* _TASK_
The listing must be reproduced in full, exactly as it stands.

== DATA SHOWN

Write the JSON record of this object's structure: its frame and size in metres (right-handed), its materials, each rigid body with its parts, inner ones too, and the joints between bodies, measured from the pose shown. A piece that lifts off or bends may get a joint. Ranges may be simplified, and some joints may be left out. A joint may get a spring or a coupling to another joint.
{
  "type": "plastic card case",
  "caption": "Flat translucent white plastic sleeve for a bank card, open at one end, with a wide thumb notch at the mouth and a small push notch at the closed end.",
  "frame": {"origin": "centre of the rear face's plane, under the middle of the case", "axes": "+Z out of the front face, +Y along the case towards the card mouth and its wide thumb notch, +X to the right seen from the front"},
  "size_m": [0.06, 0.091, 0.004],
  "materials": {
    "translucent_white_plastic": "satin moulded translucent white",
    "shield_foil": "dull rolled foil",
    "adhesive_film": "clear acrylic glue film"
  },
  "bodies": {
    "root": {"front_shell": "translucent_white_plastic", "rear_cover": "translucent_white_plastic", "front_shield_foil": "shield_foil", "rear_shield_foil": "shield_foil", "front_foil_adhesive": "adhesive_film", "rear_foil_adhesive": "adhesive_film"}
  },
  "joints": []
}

====

* _SOLUTION FOR THIS EXERCISE_
Write the JSON record of this object's structure: its frame and size in metres (right-handed), its materials, each rigid body with its parts, inner ones too, and the joints between bodies, measured from the pose shown. A piece that lifts off or bends may get a joint. Ranges may be simplified, and some joints may be left out. A joint may get a spring or a coupling to another joint.
{
  "type": "plastic card case",
  "caption": "Flat translucent white plastic sleeve for a bank card, open at one end, with a wide thumb notch at the mouth and a small push notch at the closed end.",
  "frame": {"origin": "centre of the rear face's plane, under the middle of the case", "axes": "+Z out of the front face, +Y along the case towards the card mouth and its wide thumb notch, +X to the right seen from the front"},
  "size_m": [0.06, 0.091, 0.004],
  "materials": {
    "translucent_white_plastic": "satin moulded translucent white",
    "shield_foil": "dull rolled foil",
    "adhesive_film": "clear acrylic glue film"
  },
  "bodies": {
    "root": {"front_shell": "translucent_white_plastic", "rear_cover": "translucent_white_plastic", "front_shield_foil": "shield_foil", "rear_shield_foil": "shield_foil", "front_foil_adhesive": "adhesive_film", "rear_foil_adhesive": "adhesive_film"}
  },
  "joints": []
}